My father will be 72 in April. He lives at home in Illinois, and my sister lives with him, though not for any care needs - it just worked out like that. He travels regularly to visit his other children, and after a three month visit to Florida, he is now staying with me.
In 2018 he was diagnosed with vascular dementia. This process took about a year, and it involved several visits to a neurologist and several tests. Basically, what I have been told is that his MRI showed his brain has shrunk and that it appeared he has suffered several mini-strokes.
My sister in Illinois is the one who started the testing with the doctor, mostly because she noticed that he would get very upset at times when having a conversation. She also noticed that he would take longer to gather his thoughts when he was speaking. He is now on medication and is doing well.
Overall, if you didn't now my father's diagnosis, you may just chalk up some of his behaviors to aging. But, the question I have is what we should be doing as children to help our father as he ages. Is there a checklist out there that tells us what to do? We could really use something like that. :-)
As his condition progresses, when do we get an estate plan done? What is an estate plan? When do we get a power of attorney? I know that I can find out some of this stuff on the internet, but I need a resource on how to do this with/for my father. I'm just not sure where to start and what sites have the best information. Any help would be greatly appreciated.
I have a few questions for you though.
Is your Dad a Veteran? If so the VA can help a lot. The Veterans commission office ( located in Woodstock)can help with some of the paperwork.
Your Dad may do well in Adult Day Care, if not now then later.
If your Dad is a Veteran and has any other medical conditions depending on where and when he served he may qualify for a bit of help or a lot of help depending on the situation.
you will find that the decline with Vascular Dementia is like going down stairs with landings. The decline will progress then stop for a while then begin again. Some of the declines can be pretty drastic others not so much.
If the house he is in is not handicap accessible it might be worth looking into making it such, if you plan on keeping him in the home.
This is a long and difficult journey, one I would not have been able to do without the help of the VA as well as JourneyCare Hospice.
Get into a good support Group.
But do contact an Elder Care Lawyer
Another thing the first uncle mentioned above suggested was getting a dozen copies of the death certificate at the time of death because several will be needed and it's cheaper and easier to get them all at the same time.
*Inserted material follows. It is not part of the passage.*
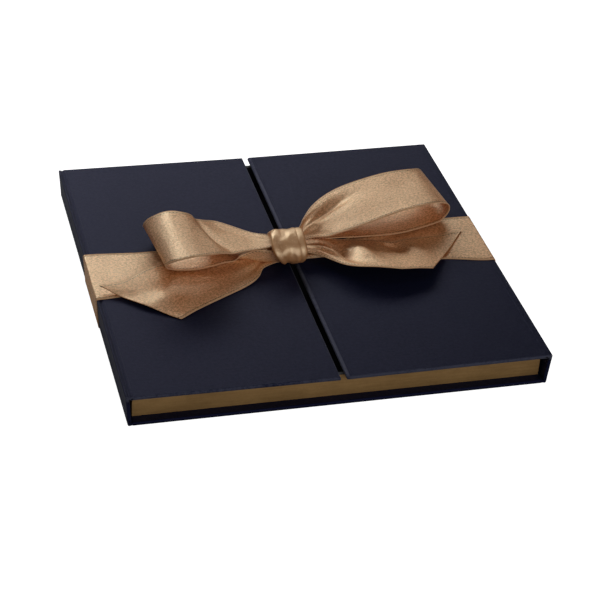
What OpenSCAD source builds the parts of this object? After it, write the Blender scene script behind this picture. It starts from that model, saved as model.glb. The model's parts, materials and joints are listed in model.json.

You could certainly visit with a physician familiar with the sequence of vascular dementia. There will be what are called "step downs' when suddenly he will seem worse. Then if he lives long enough, it will normally cause balance issues as well as incontinence. Read up on it so you know what is coming and what questions to ask.
He may need to move to assisted living if he can afford it and the family can't continue to provide in home care. He may or may not need memory care. My dad has VD but didn't require memory care. IT wasn't until he fell and suffered a bad femur fracture that he had to transfer to the nursing home in his building.
All these things are long range planning but it is good you are thinking of the future now so you can be prepared. Very smart of you.
My parents had Wills and Power of Attorneys, but the paperwork was older than dirt, and no longer applied. What a relief to have had everything updated.
Your Dad needs to have a Medical Power of Attorney, someone who can make decision for him regarding medical care. He needs to have a Financial Power of Attorney to help him handle his bills and any other financial items. One person can be both POA's.
Your Dad would only need to have what is called a Revocable Trust if he has a lot of financial assets. The Trust avoids Probate. Probate could take over a year before everything can be distributed to the heirs, depending on the backlog at the Court House.
My parent also had what is called a Medical Directive. This spells out what measures the parent wants when it comes to medical issues. That was so helpful when my parents were going down that final road. I knew they didn't want extra measures taken. So I was following their wishes.
I know it is tough to talk about this, but what are your Dad's last wishes? Does he want a funeral? Does he have a cemetery plot? I remember my Dad telling me he wanted to be buried in Iowa, ok Dad, thanks for narrowing that down :P Ah, need more information, Dad.
I had put together a "red" 3-ring binder where I wrote out questions, and had my Dad answer them. And that notebook was placed where it could be easily found. It even had the car title to Dad's car, so when we donated it, no digging through a lot of file cabinets looking for the title.